EX-99.1 2 dex991.htm PRESS RELEASE Press Release

Exhibit 99.1

LOGO

 

         

Contact: Janet Kirkley,

704-532-3318

—For Immediate Release—

 

 

Speedway Motorsports Reports Results for Fourth Quarter and

Year Ended December 31, 2010 and Provides Full Year 2011 Guidance

CONCORD, NC (March 9, 2011) – Speedway Motorsports, Inc. (SMI) (NYSE:TRK) reported fourth quarter 2010 total revenues of $82.9 million, income from continuing operations of $4.0 million or $0.09 per diluted share, and net income of $6.0 million or $0.14 per diluted share.

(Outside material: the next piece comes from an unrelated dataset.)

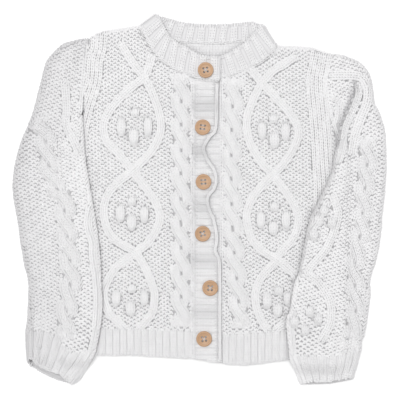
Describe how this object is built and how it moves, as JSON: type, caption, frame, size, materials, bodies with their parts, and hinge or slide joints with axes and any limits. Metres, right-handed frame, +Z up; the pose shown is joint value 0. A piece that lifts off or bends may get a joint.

Full year 2010 total revenues were $502.2 million, income from continuing operations was $45.3 million or $1.08 per diluted share, and net income was $44.5 million or $1.06 per diluted share.

Fiscal 2010 results were affected by, among other factors, the following:

 

 

ongoing effects of challenging economic conditions

 

 

increased interest costs from 2009 debt issuance and higher interest rates in 2010

 

 

rescheduling of Texas Motor Speedway’s NASCAR Sprint Cup and Nationwide Series racing events due to poor weather in the second quarter 2010

 

 

lower effective income tax rates in 2010 excluding deferred tax valuation allowances reflected in 2009

The Company’s admissions and many event related and other revenue categories continue to be negatively impacted by declines in consumer and corporate spending due to weak economic conditions. Also, management believes poor weather that postponed and shortened the NASCAR Sprint Cup Series racing event at Charlotte Motor Speedway in the second quarter 2009 negatively impacted attendance and other event related revenues for comparable events in 2010.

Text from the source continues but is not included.